Luxe Gallery
53 Stanton Street, 212-582-4425
East Village / Lower East Side
April 5 - May 3, 2009
Reception: Sunday, April 5, 6 - 8 PM
Web Site
LUXE GALLERY is pleased to present “MIRRORSTERIA” by Australia-born, New York–based artist Jeff Gibson.
Since the mid-1980s, Gibson’s artwork has straddled many forms and contexts—painting, photography, video, posters, banners, and books for gallery and public spaces. Similarly, it has drawn on a variety of cultural fields and art-historical precedents—mass media, advertising, and graphic design via the critical and presentational strategies of Dada, Pop, Minimalism, and Conceptualism. An aesthetic and intellectual study in contrast and contingency, Gibson’s practice is fundamentally inclusive and combinatory.

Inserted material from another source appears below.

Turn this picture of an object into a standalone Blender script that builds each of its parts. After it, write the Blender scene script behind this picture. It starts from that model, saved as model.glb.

For this exhibition the artist presents an installation consisting of two photographic murals—one abstract, one representational, both overlaid with upside-down text—adhered directly to opposing walls of the gallery. Floor-bound mirrors abut the walls, doubling the imagery in an illusory subterranean space and correcting the inverted typography. Assuming the tone and language of quack psychology, the texts describe certain behavioral tendencies that bind the individual to the collective. In concert with the imagery, they invite reflection on the psychosocial dimension of in/voluntary imitation.

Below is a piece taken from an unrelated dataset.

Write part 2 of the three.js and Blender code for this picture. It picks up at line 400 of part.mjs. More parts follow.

This particular body of work takes a leaf from each of my two most recent artist’s books: dupe: a partial compendium of everyday delusions (a dictionary of quasi-clinical art-world pathologies; sincere, if sardonic) and Sarsaparilla to Sorcery (a picture book exploring pareidolic transference between highly allusive abstract photographic images and taxonomical illustrations swiped from old encyclopedia Britannica). Combining psychologistic text with Rorschach abstraction and meta-figurative imagery in an installation that literally mirrors its own form and content, this work operates at the intersection of knowledge, perception, and subjectivity.
—Jeff Gibson
In Jeffrey Kastner’s words:
Gibson likes to tinker with the order of things, to get inside systems to see how they work and, if possible, leave a little theoretical monkey wrench as a calling card. Dismantling and reassembling the raw materials he extracts from various informational schemata, his projects give physical substance to thought experiments designed to unsettle the normative ways in which context collaborates with image to produce meaning.
From “Trick of the I: Observation and Invention in Jeff Gibson’s Sarsaparilla to Sorcery” (SUNY Binghamton, 2007).
An artist, occasional critic, and former senior editor of Art & Text magazine, Jeff Gibson moved to New York in 1998 to work for Artforum, where he is currently managing editor. This will be Gibson’s debut show with Luxe Gallery.